Kimi zaman iyi zannettiğimiz bir insan bilinçli ya da
bilinçsizce bize zarar verebilir veya aslında kötü olduğunu düşündüğümüz birini
yakından tanıyınca farklı olduğunu görebiliriz. Şu da bir gerçek ki, iyi ya da
kötü dediklerimizi ne kadar tanıyor, kime ya da neye göre değerlendiriyoruz?
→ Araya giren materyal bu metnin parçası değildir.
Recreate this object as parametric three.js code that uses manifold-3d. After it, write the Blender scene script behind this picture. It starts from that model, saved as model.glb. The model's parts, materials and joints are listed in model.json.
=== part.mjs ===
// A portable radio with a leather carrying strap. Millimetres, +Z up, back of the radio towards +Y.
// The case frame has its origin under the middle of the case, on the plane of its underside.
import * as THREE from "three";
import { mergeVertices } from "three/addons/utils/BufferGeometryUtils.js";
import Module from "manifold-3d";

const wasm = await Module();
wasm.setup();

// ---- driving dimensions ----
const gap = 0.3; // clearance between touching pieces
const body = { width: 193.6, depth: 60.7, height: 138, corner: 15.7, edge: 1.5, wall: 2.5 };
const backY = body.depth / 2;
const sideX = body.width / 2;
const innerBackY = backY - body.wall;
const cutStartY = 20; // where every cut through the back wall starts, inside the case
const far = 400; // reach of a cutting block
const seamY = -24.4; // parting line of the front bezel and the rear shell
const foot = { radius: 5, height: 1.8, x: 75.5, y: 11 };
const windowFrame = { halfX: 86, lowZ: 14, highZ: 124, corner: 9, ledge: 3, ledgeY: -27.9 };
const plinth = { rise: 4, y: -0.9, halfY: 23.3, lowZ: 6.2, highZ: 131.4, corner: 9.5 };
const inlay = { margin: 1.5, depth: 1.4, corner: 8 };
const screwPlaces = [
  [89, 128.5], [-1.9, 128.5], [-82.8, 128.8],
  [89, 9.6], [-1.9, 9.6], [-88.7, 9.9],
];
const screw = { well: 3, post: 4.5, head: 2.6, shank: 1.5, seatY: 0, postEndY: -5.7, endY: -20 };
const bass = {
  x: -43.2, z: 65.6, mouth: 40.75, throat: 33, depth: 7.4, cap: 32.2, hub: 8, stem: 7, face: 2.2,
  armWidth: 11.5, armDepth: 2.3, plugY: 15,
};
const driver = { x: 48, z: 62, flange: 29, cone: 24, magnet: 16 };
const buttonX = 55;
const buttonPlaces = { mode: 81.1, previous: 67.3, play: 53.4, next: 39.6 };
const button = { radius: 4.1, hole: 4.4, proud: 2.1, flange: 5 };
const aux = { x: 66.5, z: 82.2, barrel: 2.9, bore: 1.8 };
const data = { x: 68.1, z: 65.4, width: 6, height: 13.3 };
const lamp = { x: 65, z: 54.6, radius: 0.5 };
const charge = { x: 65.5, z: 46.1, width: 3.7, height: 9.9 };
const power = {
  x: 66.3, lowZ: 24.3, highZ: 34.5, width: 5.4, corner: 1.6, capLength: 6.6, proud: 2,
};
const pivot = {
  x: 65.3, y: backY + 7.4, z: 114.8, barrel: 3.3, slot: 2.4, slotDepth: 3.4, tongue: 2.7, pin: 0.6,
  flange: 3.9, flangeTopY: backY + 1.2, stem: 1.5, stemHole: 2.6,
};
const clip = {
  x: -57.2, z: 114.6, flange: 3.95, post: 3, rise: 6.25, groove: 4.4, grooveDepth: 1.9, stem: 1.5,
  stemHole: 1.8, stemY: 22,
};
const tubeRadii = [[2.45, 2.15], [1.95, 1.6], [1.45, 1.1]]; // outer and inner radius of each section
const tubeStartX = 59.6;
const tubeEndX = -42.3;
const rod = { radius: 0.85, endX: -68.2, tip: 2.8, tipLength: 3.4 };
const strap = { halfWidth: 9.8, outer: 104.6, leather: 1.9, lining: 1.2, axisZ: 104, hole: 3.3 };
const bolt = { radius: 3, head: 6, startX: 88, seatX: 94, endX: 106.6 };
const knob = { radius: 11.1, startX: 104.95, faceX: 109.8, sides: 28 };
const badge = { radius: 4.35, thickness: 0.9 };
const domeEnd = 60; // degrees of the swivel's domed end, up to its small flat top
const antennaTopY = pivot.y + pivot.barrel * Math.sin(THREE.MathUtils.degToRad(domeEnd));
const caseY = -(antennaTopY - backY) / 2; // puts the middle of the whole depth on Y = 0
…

"Fayda gördüğüm iyidir, zarar veren kötüdür." denilir. Bir diğer
genelleme de şudur: "Ben, beni nasıl görüyorsam, başkaları da beni ben
gibi görsün." Ancak ne yazık ki herkes kendi penceresinden baktığı için
kendi bakışıyla görür bir diğerini. Sevdiklerimizin kusurlarını görmezden
geliriz de sevmediklerimizin kusurları büyür gözümüzde. İşte bu noktada
duygularımızın bakış açımızı ne kadar etkilediğini görürüz. Hırs, kıskançlık,
arzu, güç mücadelesi, rekabet hissi, yenilgiye kapılma telaşı, karamsarlığa
düşme ve korkularımız... İnsanı insan yapan duygulardır bunlar; ama insanlıktan
çıkaran da ne yazık ki yine egoyu besleyen ve tutkuya dönüştüren, bu duygulardır.
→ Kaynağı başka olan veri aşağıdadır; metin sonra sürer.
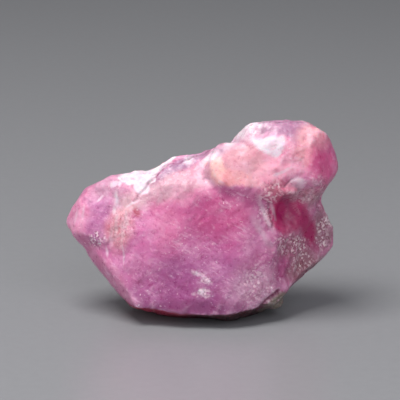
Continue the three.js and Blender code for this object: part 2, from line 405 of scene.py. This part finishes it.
# Fine cracks on the front: start, end, width to either side, depth, all in mm.
CRACKS = [
    ((-7.7, 13.5), (-6.2, 15.6), 0.22, 0.10),  # along the foot of the ridge
    ((-6.2, 15.6), (-4.2, 17.7), 0.22, 0.12),
    ((-4.2, 17.7), (-1.2, 18.8), 0.20, 0.10),
    ((-1.2, 18.8), (1.6, 19.7), 0.20, 0.10),
    ((-5.6, 16.7), (-3.0, 18.5), 0.18, 0.08),  # and beside it
    ((8.7, 22.1), (7.6, 21.1), 0.20, 0.08),    # below the crown's top
    ((9.9, 15.3), (10.7, 16.3), 0.18, 0.08),   # round the grey-pink facet
    ((10.7, 16.3), (12.2, 16.2), 0.18, 0.08),
    ((8.0, 13.4), (8.6, 10.6), 0.22, 0.12),    # left of the hollow
    ((7.0, 0.9), (9.3, 3.1), 0.40, 0.24),      # between the foot and the knob
]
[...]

Hayata ve insanlara yaklaşımımızı duygular ve tutkular yönetmeye başlarsa,
giderek içimizdeki karanlık yan daha çok açığa çıkar. Her yanlışta, daha çok
beslenir ve güçlenir kötülük... Ne yazık ki insanı var eden dengeli duygular, tutkunun
karanlık güçlerine esir olduğunda insan, içini aydınlatan ışığı çoktan yitirmiş
olur ve tutkularının karanlığında yok olur gider. Bu olumsuzluklardan
uzaklaşmanın yolu, kendimizi doğru eğitmek, bilgilenmek, yönlendirmek ve
farkındalığı, bilinçli davranış geliştirmeyi öğrenmektir.
Hedeflerinize ulaşabilmenizi
engelleyenlerden, cesaretinizi kıranlardan uzaklaşıp ilgi duyduğunuz alanlarda
gelişim yolunu seçtiyseniz, okuma ve gözlem yapma yeteneğiniz de sentez ve
analiz yeteneğiniz de gelişir. Bu safhada önemli olanı önemsizden ayırabilme
yetiniz de artar. Sebep-sonuç ilişkisi, farklı disiplinler arasında bağ
kurabilme yeteneği, sizi düşünce gelişiminde üst basamaklara taşır. Örneğin bir
fizik kuramının edebiyata nasıl yansıdığını Tanpınar'ın “Bursa'da Zaman”
şiiriyle kavrayabiliyorsanız, yaratıcı düşünceye de ulaşabilirsiniz.
Bulut Atlası, bu
konuları içeren ve bugüne dek izlediğim en etkileyici filmlerden biri. Filmden
aklımda kalan birkaç cümle şöyle: "İnsan ana rahminden başlayıp ölene dek,
kendi hayatının hâkimi değildir. Onun hayatı, başkalarının hayatlarıyla
bağlantılıdır. Bugün yaşadıklarımız, geçmişte yaptıklarımızın sonucudur. İyilik
yapan, iyiliklerle karşılaşır." Filmin bir yerinde, parayı değil,
kölelerin özgürleştirilmesi için mücadeleyi seçen damadına ve kızına, zengin
köle tüccarı şöyle der: "Koskoca bir düzen var; siz yapacaklarınızla
okyanusta sadece bir zerre olacaksınız..." Damadı ona şu sözlerle yanıt
verir: "Okyanus da zaten zerrelerden oluşmuyor mu?"
Her yaptığımızın, her düşüncemizin evrende var olacağını,
hayatımızın bir noktasında bizi bulacağını farkedebiliyor, bilinçli, doğru,
kendimiz ve insanlık için yararlı seçimlerle hayatımızı oluşturmanın önemini
kavrayabiliyorsak kişisel gelişimimizi de gerçekleştirmişiz demektir.